One factor in that decision may have been that Admiral Yamamoto had at last put his oar in. He had considered breaking radio silence at 7:45 a.m. that morning, when the
Yamato
had picked up the report by Petty Officer Amari that there were ten American ships to the northeast. At the time, Yamamoto had turned to his chief of staff and said, “I think we had better order Nagumo to attack at once.” But in the end he had decided not to interfere, and now he very likely regretted it. At 12:20 Yamamoto broke radio silence to send a series of orders directing Kondō’s battleships and heavy cruisers to close on the Kidō Butai from the south and Kakuta’s two carriers off the Aleutians to abort their mission, send the transports back to Japan, and steam south. Rather than cut his losses, Yamamoto was prepared to double down in the hope of winning the pot. As for Nagumo, by dispatching Tomonaga’s handful of torpedo bombers against the Americans at 1:30, he had staked everything on their success.
21

When Tomonaga took off from the
Hiryū
, he knew that he would not be coming back. During the attack on Midway that morning, his left-wing fuel tank had been punctured and was no longer serviceable.

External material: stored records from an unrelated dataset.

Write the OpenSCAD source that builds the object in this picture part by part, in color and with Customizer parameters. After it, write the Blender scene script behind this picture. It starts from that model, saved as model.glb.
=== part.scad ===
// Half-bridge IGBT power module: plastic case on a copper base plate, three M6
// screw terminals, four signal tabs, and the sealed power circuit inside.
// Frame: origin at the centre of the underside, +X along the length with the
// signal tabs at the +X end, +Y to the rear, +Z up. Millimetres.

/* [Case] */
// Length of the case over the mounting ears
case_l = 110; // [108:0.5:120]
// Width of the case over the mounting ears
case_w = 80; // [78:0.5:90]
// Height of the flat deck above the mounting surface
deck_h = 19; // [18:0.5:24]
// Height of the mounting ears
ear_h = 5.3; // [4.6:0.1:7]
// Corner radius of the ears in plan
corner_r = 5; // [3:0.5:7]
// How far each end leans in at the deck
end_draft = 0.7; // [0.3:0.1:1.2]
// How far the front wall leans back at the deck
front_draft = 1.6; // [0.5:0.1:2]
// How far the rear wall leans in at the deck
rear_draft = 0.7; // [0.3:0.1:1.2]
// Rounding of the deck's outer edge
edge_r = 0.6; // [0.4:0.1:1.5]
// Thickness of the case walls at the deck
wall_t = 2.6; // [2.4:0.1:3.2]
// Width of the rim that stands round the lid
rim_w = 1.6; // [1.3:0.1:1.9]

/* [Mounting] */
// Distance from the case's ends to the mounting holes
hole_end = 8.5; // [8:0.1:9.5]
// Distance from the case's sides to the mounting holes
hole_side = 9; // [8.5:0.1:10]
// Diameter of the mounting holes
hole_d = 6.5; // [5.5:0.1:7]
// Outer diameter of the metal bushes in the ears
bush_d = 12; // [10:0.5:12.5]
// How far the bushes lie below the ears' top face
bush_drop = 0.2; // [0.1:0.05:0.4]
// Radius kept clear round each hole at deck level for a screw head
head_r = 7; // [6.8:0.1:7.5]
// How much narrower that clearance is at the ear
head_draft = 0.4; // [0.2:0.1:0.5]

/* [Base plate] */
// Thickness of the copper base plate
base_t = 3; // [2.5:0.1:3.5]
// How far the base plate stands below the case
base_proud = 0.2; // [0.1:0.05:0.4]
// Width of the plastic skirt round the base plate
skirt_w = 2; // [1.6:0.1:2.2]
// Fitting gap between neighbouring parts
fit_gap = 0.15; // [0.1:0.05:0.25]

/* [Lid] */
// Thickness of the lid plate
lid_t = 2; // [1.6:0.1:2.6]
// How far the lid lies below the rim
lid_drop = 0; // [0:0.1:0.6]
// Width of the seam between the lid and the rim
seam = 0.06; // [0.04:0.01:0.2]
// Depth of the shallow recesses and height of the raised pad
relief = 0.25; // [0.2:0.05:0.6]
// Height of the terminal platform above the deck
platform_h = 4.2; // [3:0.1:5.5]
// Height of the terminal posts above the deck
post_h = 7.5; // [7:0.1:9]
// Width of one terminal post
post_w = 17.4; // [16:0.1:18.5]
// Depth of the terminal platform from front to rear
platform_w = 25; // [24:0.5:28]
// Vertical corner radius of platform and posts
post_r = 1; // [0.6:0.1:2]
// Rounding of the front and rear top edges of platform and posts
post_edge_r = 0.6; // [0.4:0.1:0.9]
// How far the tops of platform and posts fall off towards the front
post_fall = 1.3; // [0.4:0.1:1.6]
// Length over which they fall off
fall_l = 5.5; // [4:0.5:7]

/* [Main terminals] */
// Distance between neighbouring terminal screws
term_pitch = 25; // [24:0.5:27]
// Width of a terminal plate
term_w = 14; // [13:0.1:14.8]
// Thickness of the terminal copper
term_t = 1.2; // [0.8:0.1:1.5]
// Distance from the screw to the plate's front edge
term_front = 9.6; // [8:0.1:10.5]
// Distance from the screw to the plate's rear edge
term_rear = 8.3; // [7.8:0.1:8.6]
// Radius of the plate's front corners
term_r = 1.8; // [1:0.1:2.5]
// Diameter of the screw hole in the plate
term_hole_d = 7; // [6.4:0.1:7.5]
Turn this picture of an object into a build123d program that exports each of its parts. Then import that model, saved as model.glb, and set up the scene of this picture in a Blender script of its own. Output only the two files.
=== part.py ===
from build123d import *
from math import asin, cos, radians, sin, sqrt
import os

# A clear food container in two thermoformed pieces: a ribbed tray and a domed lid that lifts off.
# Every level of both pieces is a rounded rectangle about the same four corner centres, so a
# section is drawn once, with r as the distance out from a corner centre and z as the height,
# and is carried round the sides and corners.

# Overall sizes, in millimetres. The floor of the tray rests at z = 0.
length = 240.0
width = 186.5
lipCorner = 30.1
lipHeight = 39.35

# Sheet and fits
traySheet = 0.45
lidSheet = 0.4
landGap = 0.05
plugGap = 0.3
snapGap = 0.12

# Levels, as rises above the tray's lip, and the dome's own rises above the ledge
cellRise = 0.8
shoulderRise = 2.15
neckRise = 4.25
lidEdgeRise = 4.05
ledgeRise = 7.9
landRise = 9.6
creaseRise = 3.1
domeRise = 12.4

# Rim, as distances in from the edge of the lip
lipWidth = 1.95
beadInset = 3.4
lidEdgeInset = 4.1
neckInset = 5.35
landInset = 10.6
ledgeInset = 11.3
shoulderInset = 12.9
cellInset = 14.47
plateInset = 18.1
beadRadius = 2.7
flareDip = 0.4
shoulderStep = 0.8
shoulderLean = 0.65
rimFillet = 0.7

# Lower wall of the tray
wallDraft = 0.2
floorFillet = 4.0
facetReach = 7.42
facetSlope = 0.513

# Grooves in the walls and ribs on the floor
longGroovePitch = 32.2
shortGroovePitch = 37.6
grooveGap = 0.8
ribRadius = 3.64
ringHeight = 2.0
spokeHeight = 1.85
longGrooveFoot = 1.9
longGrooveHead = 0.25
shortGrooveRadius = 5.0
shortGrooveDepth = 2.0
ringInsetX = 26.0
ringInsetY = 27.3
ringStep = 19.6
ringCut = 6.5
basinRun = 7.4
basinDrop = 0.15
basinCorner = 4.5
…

Consequently, though he had enough gas to find the enemy, he would not have enough to return. He joked with his fellow pilots that with the Americans only ninety miles away, he would have enough fuel to make it, but everyone recognized it as bravado. Yamaguchi himself came down to the flight deck to shake Tomonaga’s hand and tell him goodbye, and to remind him that it was essential to find and cripple a second American carrier. One had been badly wounded, perhaps sunk, but there were two more out there.
22

After leading his small squadron eastward for not quite an hour, Tomonaga saw the wakes of an American task force on the surface. At the center of that task force was an apparently undamaged carrier making an estimated twenty knots and launching aircraft. Clearly this could not be the cripple that Kobayashi’s dive-bombers had left dead in the water and burning only two hours ago. He used hand signals to indicate the target and split his ten planes into two divisions to conduct a classic anvil attack. Despite outward appearances, his target was indeed the
Yorktown
, returned to operational status by her efficient damage-control teams. Consequently, instead of hitting a second carrier, Tomonaga’s Kates were about to expend their fury on the same carrier that Kobayashi had hit, while the two carriers of Task Force 16 remained undiscovered and unharmed.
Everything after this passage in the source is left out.